If pip isn't installed yet, install it:

sudo apt-get install python3-pip

Install pipenv for your user:

pip3 install --user pipenv

pipenv is now installed in your user's homedir, but we need to add it to PATH to make it usable from the shell. This is done in your per-user shell config file. If you're using bash, ~/.bashrc should work, or with zsh, use ~/.zshrc. Either way, put this at the bottom of the file (it's ok to create the file if it doesn't exist). On Ubuntu, user-installed python packages are in ~/.local/bin; other systems may vary (try python3.7 -m site --user-base to see where it is on your system -- append /bin to the output)

export PATH=$PATH:$HOME/.local/bin

Once you've done that, open a new terminal to use your newly updated shell config.


In the /vm directory, there's a Vagrantfile that will set up an Ubuntu VM. It's not pleasant to work inside a VM, but if all else fails, install Vagrant and VirtualBox or another virtualization system and run vagrant up && vagrant reload to bring up a VM. It will take some time as it downloads a lot of packages.

Once the GUI login screen has come up, log in with user vagrant and password vagrant.

It'll be more convenient to use if you go into Settings and turn off the screen auto lock and set the vagrant user to auto log in. To do the latter, you have to authenticate as the ubuntu user, which means you have to know its password. As the vagrant user, you can set it to anything you like with sudo passwd ubuntu.


Jupyter notebooks should only be used for little snippets of code for quick demos, not for more substantial development.
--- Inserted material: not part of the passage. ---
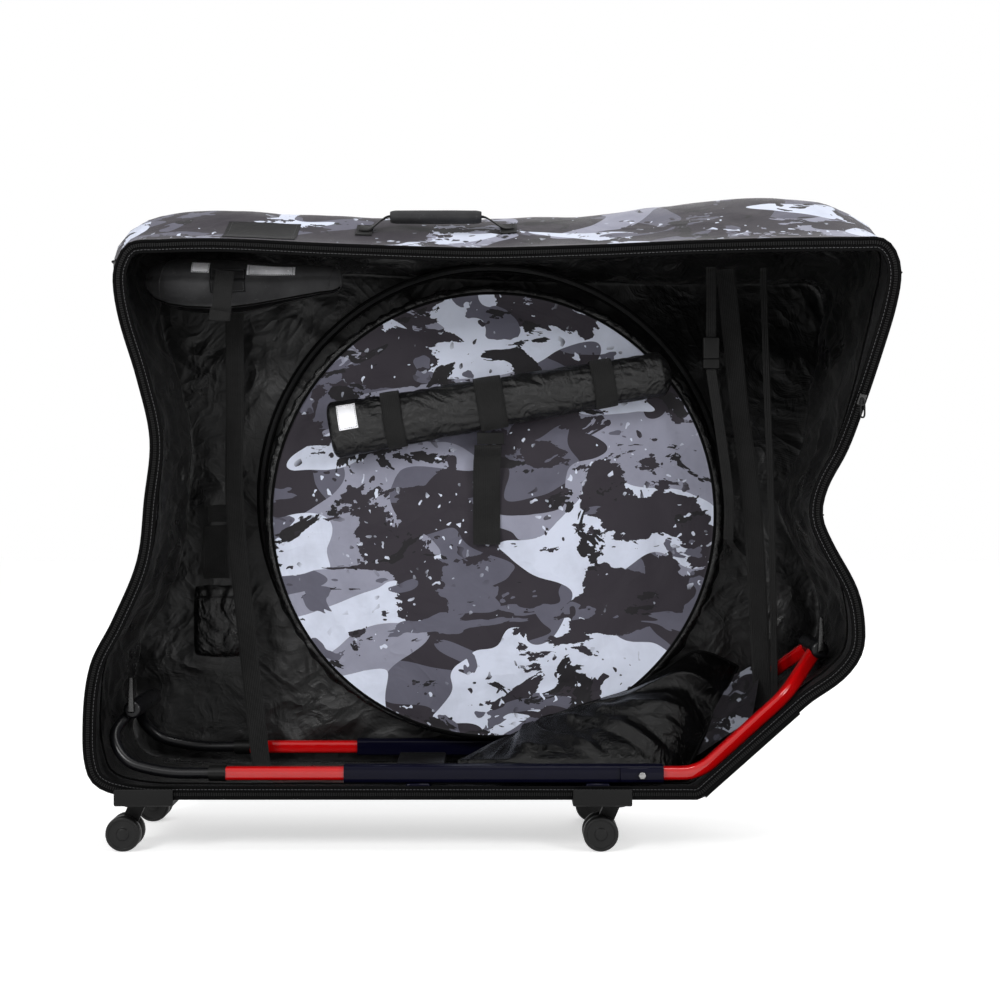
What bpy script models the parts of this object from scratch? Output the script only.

Jupyter is a dependency in the Pipfile, and PyCharm knows how to run the Jupyter server, so open a *.ipynb file and run a cell. It will ask for an external Jupyter server URL. Click "Cancel", then click "Run Jupyter Notebook" in the warning message that pops up after that to have PyCharm run the server for you. (It will create a run configuration for you also.)

If you want to run the serer manually:

PYTHONPATH=src:booksite/stdlib pipenv run jupyter notebook

Note the URL with the token that it outputs on startup and provide that to PyCharm when trying to run a notebook so that it can authenticate with the Jupyter server.